Rereading this, I learned to admire not only Jane Eyre, but Charlotte Brontë. Her text can very well be read as a feminist text, even if the word was non-existent at that time. She enables her heroine to create her own life, her own space and her own character, in the limited space a woman at that time had. I love the thought that Jane Eyre asserts herself, not as a woman, but as an individual. I think this quote, on Jane’s feeling of dissatisfaction with her life at Thornfield before she met Rochester, even though she knew people would say she should be happy with what she had, pretty much sums it up:

“It is in vain to say human beings ought to be satisfied with tranquillity: they must have action; and they will make it if they cannot find it. Millions are condemned to a stiller doom than mine, and millions are in silent revolt against their lot. Nobody knows how many rebellions besides political rebellions ferment in the masses of life which people earth. Women are supposed to be very calm generally: but women feel just as men feel; they need exercise for their faculties, and a field for their efforts, as much as their brothers do; they suffer from too rigid a restraint, too absolute a stagnation, precisely as men would suffer; and it is narrow-minded in their more privileged fellow-creatures to say that they ought to confine themselves to making puddings and knitting stockings, to playing on the piano and embroidering bags.

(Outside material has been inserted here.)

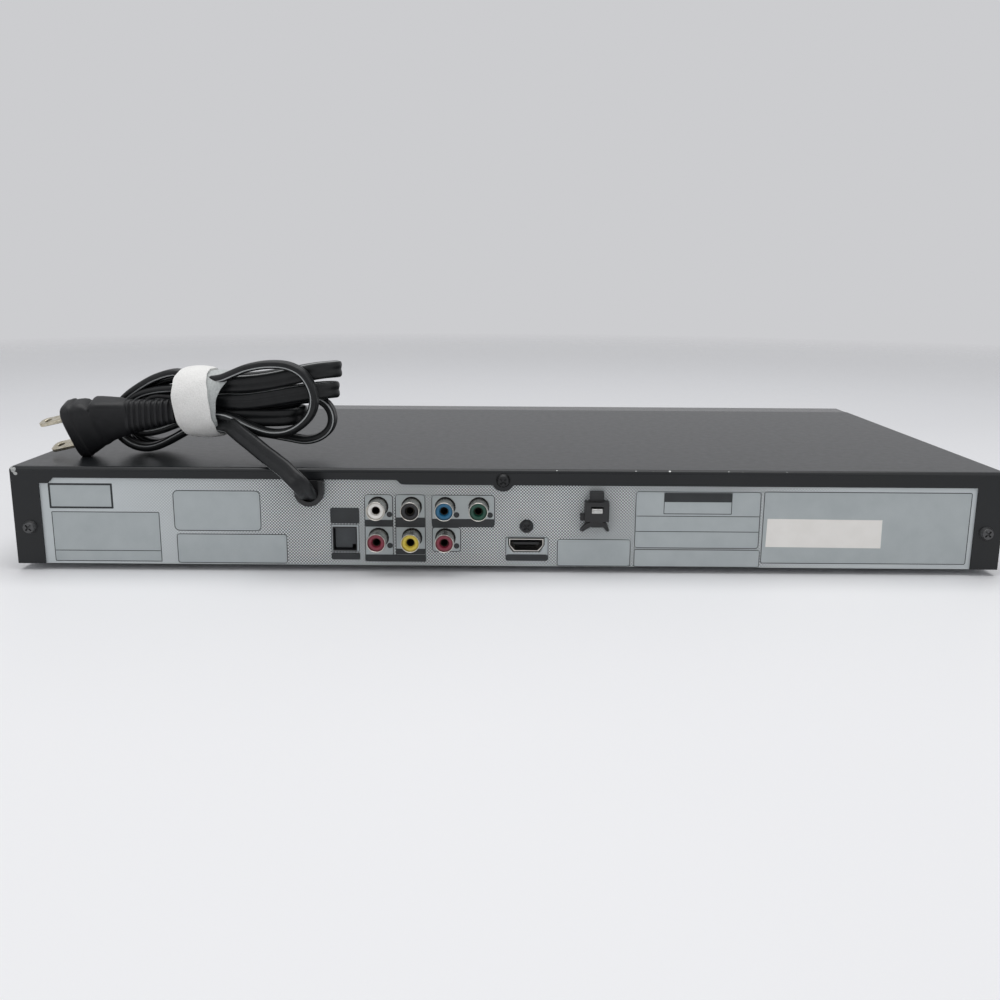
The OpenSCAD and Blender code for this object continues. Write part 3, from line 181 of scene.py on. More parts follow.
route += laid(ALONG_Y, (122, 77, 85), (116.3, 77, 87.2), (106.9, 77, 88.8), (98.2, 77, 88.2),
              (92.1, 77, 85.1), (88.5, 77, 79.9), (87, 77, 73.6), (88.4, 77, 67.3), (92.7, 77, 62.2),
              (99.1, 77, 58.6), (106.7, 77, 57.9), (115.1, 77, 60.3), (122.4, 77, 63.8), (127.5, 76.5, 65.6),
              (133, 74, 65.6), (139, 70.5, 64.6), (146, 67.2, 62.8))
route += laid(ALONG_Y, (152, 66.5, 60.6), (160, 66, 57.7), (167, 65.2, 56.4), (172.5, 64.6, 57.6),
              (176, 64.3, 61.4), (176.6, 64.2, 66), (174, 64.5, 70.4), (168.5, 65.3, 73.9),
              (161.6, 66.2, 75.9), (153.7, 66.8, 76.7), (147, 67, 76.9))
route += [((141, 68.5, 77.6), TURNING), ((134, 70.3, 78.8), TURNED)]
route += laid(ALONG_Z, (127, 71.4, 79.3), (118.7, 71.2, 79.6), (107.8, 71, 80.9), (97.1, 71, 83.2),
              (89, 70.6, 85), (83.5, 69.5, 85.8), (79.6, 67, 86), (78.2, 64, 85.9), (79.6, 61, 85.7),
              (83.5, 58.6, 85.2), (90, 57.6, 84.4), (100, 57.5, 82.6), (115, 57.5, 80.2), (127, 57.6, 79.4))
route += [((134, 58, 79.6), TURNED), ((141, 58.8, 80.2), TURNING)]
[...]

It is thoughtless to condemn them, or laugh at them, if they seek to do more or learn more than custom has pronounced necessary for their sex.”

17 responses to “Jane Eyre and the Plight of Women

  1. I’m reading Virginia Woolf’s A Room of One’s Own where she talks about Jane Eyre and Jane Austen. I too feel the same way about Jane Eyre and recall feeling almost shocked at Jane’s quiet strength and force of thought.

  2. A huge, huge part of my love of Jane Eyre is Jane’s strength. I think your original view of her as meek is pretty common, though, although I’ve never quite understood it comes from. I’ve always seen her as really strong and independent, without having the irritating willfulness of Catherine from Wuthering Heights.

  3. Brilliant post, Iris! I first read Jane as a teenager, and didn’t think about any of the deeper meanings. Re-reading as an adult my first reactions to Jane were more of the “shake some sense into her” variety. I like the way you put her in a feminist context. I may need another re-read someday!

  4. Wow, maybe I ought to try this book again :) What an interesting passage Iris!

  5. One of the members of my book club pointed out the month we read this that Jane can’t end up with Rochester until she is his equal both in character and in social standing/finances. Rochester loses so much of what he has, and Jane has become an independent woman, and only then can they be together. In the end, Jane not only has enough money to support her for the rest of her life, but her morality, dignity, and health are all whole. Rochester, on the other hand, has suffered many losses in all those areas. I loved that reading of the book, the equality of the two characters at the end of the book.

  6. I’ve never read Jane Eyre (I know, such a travesty!), but your analysis makes it sound so much more interesting compared to what I’ve read/heard before.

  7. I hated that Jane wouldn’t just stay with Mr. Rochester, but I agree with you that it never would have worked out. One wonders, given today’s much less rigorous moral standards, if Jane had stayed, would Mr. R. have respected her? Would she have respected herself? Could they have been happy?

  8. I think Jane is remarkable. Intelligent, passionate, brave, self controlled and strong willed, she knows her own heart and she is not prepared to give up her morals for anything or anyone. She will not be bullied or put down because of her inferior social status, and when she falls down, she picks herself up and she carries on.

    I have always found her the centre of the story; without her, Rochester would just be another stereotypical lothario with too much money and an eye for his female servants. With her to be his foil, he becomes an arrogant but essentially goodhearted and misunderstood hero, who can only be truly happy when Jane is by his side. This dependence on Jane’s strengthening and purifying influence makes him actually her dependent, giving Jane a position of influence and power in the novel that is far above his. Jane can choose to leave, but Rochester doesn’t have the willpower to, and so while she forges a new life for herself, he stays behind and self destructs until Jane comes back to rescue him.

    Jane is the heart and soul and strength of Rochester, really. Without her, he is nothing, and we wouldn’t love him half as much.

  9. I always think it speaks very well of Rochester that Jane’s the girl he falls in love with. She’s smashing. Absolutely one of my favorite ever heroines. When she says “I am no bird, and no net ensnares me,” I want to stand up and cheer. She is so so brave. She’s religious without being sanctimonious. She’s so forthright and honest, and on top of everything, she’s got a wicked sense of humor. I love her so much.

  10. What a wonderful discussion! It’s been a long time since I read this, but I remember Jane as an interesting blend of humility with strength and determination.

  11. Yes, yes, yes! I love that final quote!!

    I never saw Jane as a weak character. To me she always felt quite strong — strong in her determination, and strong in her convictions. I liked her spirit from scene one.
    :-)

  12. Yay, claps! Jane Eyre should be every girls heroine because she tries so hard, but doesn’t always master herself so she makes space for a young woman’s passionate rage, but also tries to teach us to turn that into a productive strength of resolve instead of letting it detroy us. I’ve gone through and still hold on to lots of interpretations of Jane and Rochester’s relationship and right now I’m at the ‘CB had a bit of an evil streak in her’ phase, considering that she not only humbles Rochester so he’ll be Jane’s equal, but takes it a little further and burns him so he’ll become dependent on her. Jane rules that house by the end of the book.

  13. I always think of Jane as a strong independent woman. She does what she wants throughout the book. I don’t remember the quote you give above (“I want to serve you, sir”) or where it comes in the book, but for her, it’s her way of loving him — some people are servers, and she’s saying she WANTS to give her strength, her free will, her independence to him. I think it’s sweet in that context. She’s strong even as she says that, not subservient.